> **Work to complete**: Up to and including the line with "cell wall as", please set down the entries below exactly, starting from the first line.

> **Task inputs**:
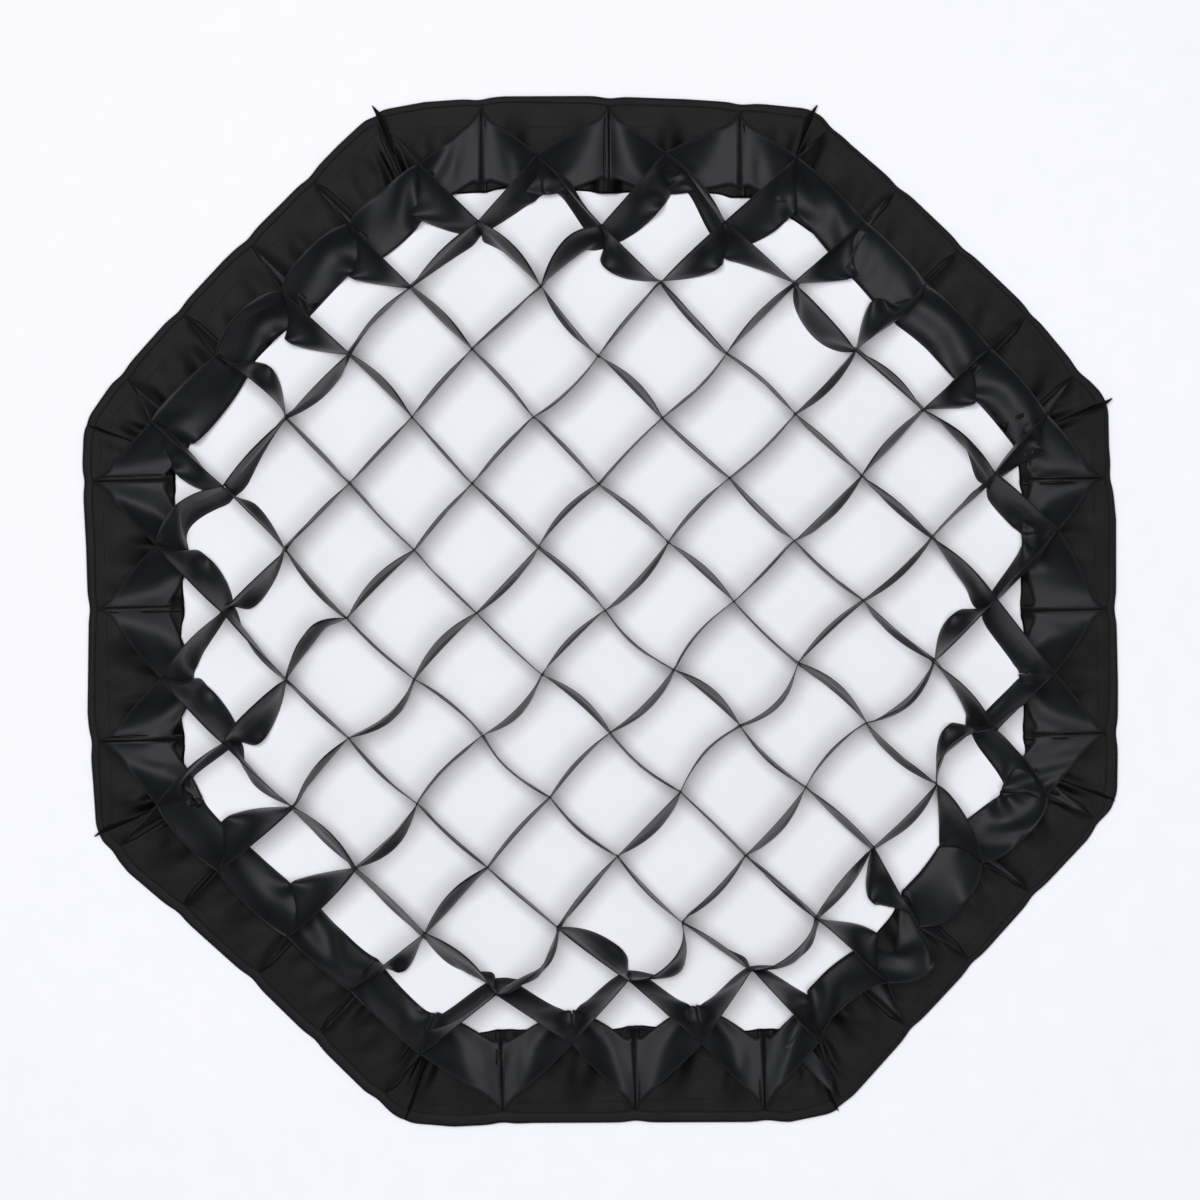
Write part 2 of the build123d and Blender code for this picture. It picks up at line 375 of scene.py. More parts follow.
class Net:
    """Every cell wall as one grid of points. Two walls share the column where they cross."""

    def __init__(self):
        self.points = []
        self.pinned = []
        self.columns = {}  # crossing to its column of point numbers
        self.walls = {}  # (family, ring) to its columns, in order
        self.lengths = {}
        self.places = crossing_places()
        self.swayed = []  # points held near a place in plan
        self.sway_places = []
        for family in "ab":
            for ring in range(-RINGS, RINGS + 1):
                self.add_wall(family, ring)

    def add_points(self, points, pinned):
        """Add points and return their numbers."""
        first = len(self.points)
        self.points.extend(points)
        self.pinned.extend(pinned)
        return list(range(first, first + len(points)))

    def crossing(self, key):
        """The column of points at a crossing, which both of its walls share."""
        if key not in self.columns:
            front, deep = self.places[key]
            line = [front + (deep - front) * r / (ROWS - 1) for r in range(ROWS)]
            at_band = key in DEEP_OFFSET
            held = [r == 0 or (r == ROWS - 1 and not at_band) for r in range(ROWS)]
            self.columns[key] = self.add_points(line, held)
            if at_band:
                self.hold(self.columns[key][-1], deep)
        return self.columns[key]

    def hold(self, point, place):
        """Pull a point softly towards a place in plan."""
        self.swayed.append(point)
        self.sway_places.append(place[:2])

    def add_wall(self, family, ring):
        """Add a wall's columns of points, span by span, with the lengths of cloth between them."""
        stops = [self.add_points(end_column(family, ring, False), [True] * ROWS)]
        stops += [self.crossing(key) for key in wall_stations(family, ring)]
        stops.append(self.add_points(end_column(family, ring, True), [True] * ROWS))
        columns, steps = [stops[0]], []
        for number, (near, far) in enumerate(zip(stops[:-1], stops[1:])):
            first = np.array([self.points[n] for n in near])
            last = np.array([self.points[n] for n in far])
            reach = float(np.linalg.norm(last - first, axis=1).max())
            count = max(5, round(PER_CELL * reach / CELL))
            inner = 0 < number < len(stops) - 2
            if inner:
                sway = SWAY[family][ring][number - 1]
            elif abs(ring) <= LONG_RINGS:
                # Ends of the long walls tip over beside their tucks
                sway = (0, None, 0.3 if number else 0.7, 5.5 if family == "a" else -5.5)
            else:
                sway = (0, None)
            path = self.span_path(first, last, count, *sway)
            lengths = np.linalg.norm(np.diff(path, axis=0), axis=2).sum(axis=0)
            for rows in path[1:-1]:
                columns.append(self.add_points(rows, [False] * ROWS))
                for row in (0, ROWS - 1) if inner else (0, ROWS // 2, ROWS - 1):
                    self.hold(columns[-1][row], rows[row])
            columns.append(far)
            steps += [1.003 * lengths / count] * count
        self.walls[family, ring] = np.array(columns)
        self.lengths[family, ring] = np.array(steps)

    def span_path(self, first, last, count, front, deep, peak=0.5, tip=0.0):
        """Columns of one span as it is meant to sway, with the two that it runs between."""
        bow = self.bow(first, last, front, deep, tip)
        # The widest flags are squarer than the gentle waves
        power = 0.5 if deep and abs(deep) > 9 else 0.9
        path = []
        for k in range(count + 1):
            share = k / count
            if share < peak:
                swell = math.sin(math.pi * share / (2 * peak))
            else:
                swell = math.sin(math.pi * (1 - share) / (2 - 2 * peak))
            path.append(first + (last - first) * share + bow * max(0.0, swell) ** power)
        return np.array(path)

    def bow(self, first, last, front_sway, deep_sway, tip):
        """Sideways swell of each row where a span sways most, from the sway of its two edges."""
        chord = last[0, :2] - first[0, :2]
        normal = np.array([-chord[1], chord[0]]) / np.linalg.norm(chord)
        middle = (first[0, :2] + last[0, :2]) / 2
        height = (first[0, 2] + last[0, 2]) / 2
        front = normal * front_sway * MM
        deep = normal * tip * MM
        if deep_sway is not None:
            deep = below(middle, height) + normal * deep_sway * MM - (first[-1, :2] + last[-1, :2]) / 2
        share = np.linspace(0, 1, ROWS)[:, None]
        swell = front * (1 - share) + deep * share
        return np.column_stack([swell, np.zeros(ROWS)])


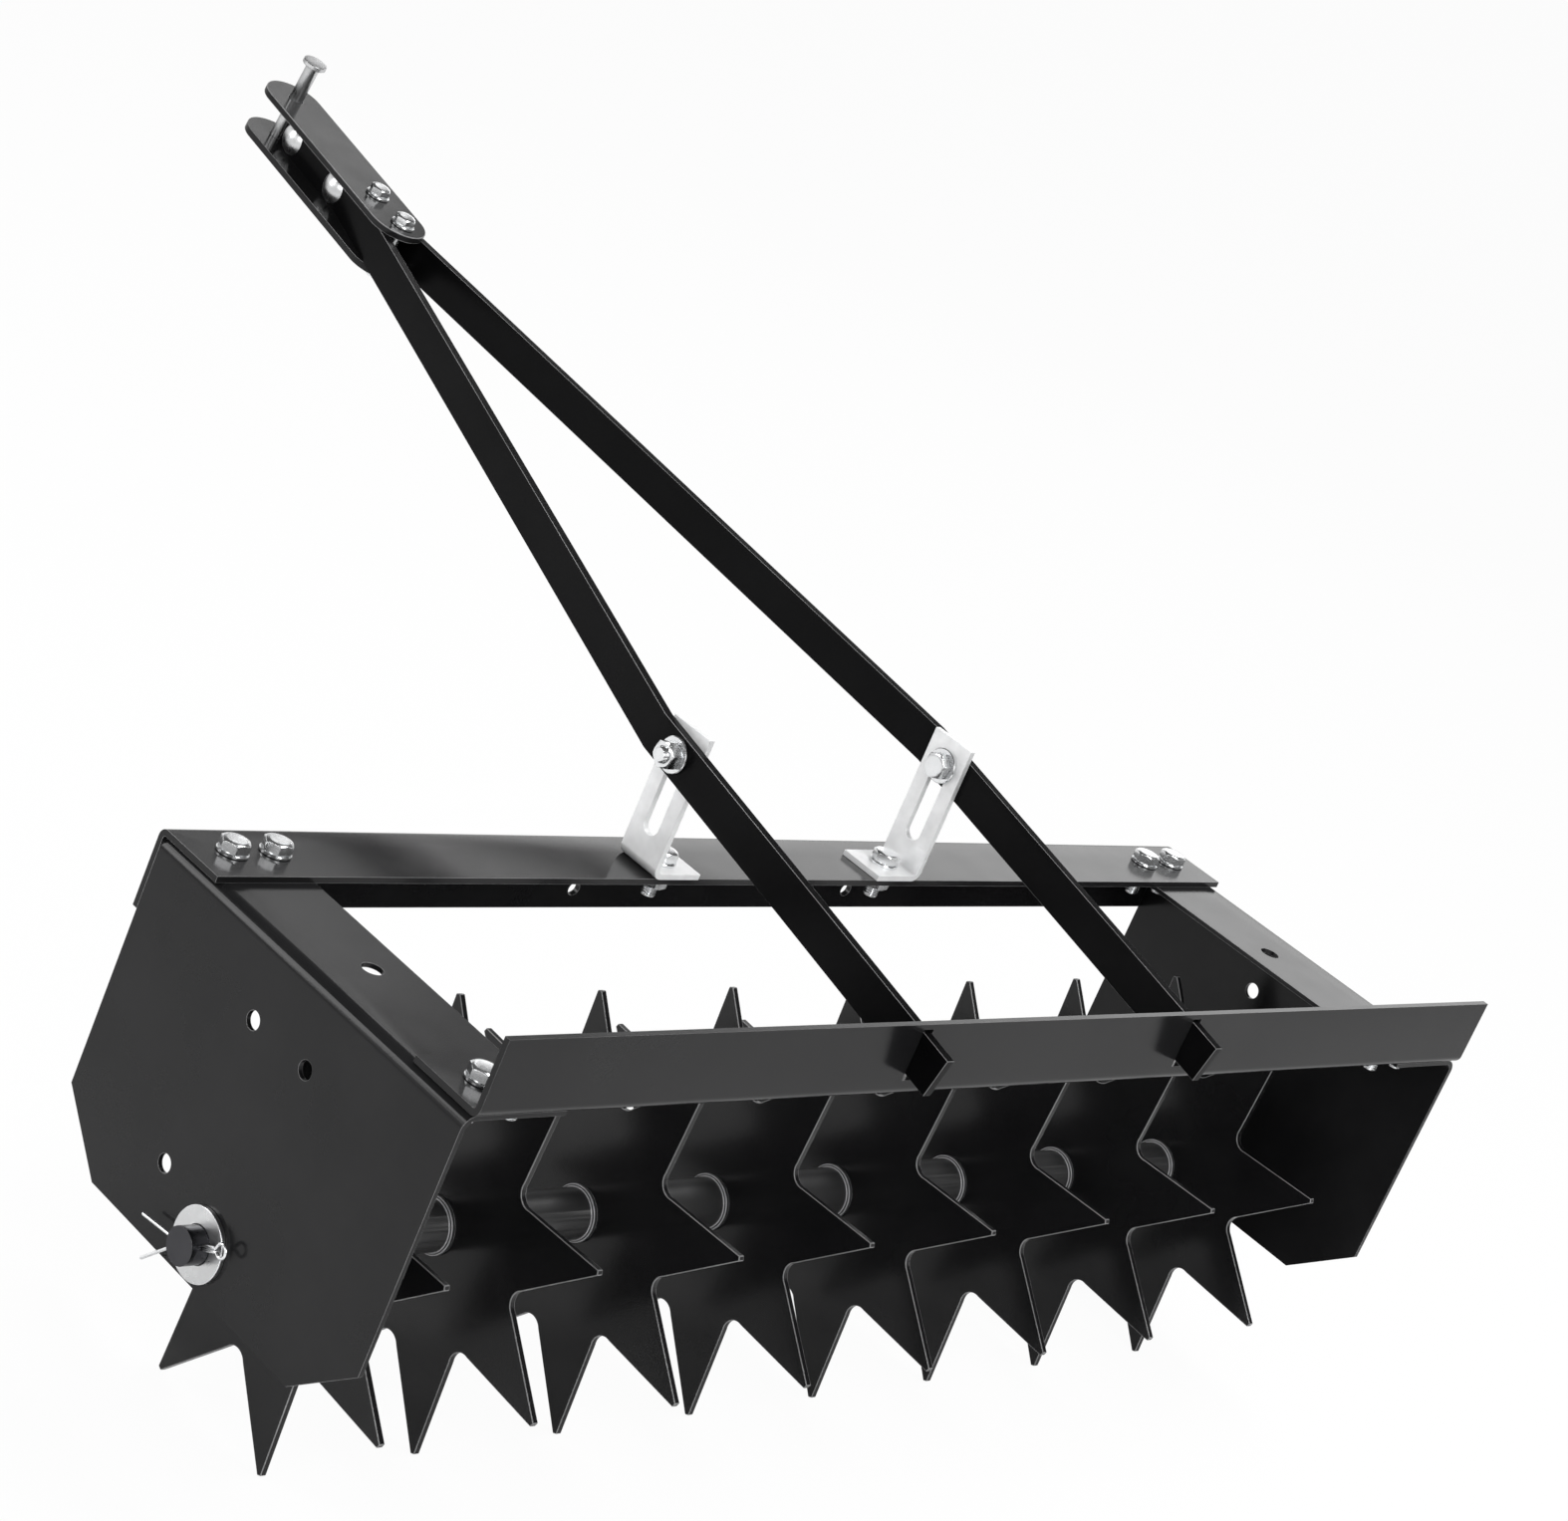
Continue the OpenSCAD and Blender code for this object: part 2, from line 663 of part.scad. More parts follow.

> **Solution to this task**:
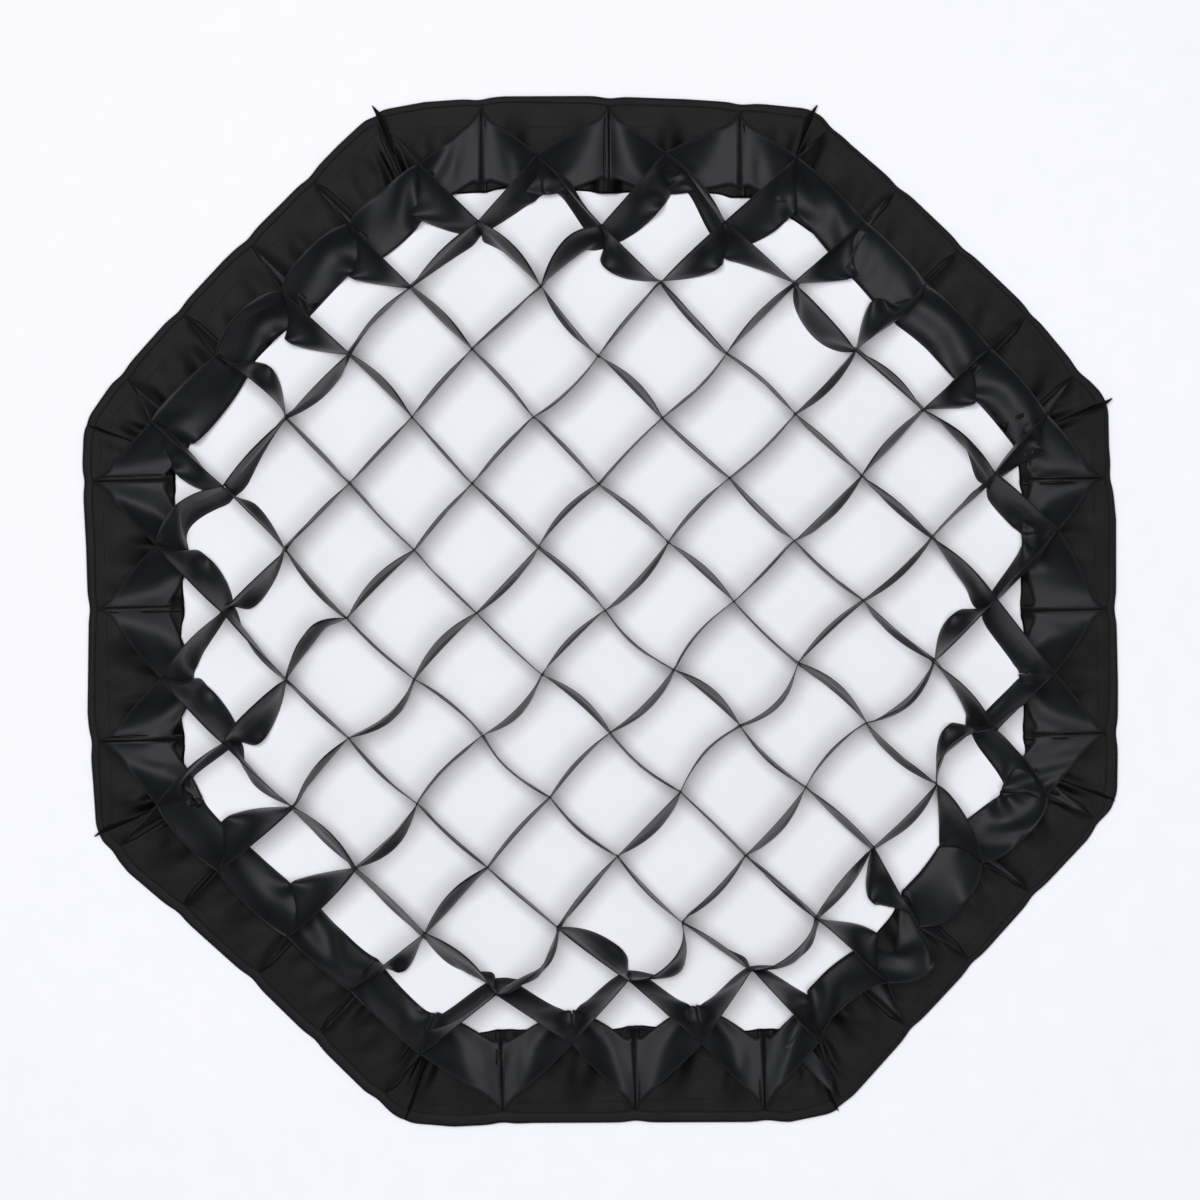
Write part 2 of the build123d and Blender code for this picture. It picks up at line 375 of scene.py. More parts follow.
class Net:
    """Every cell wall as one grid of points. Two walls share the column where they cross."""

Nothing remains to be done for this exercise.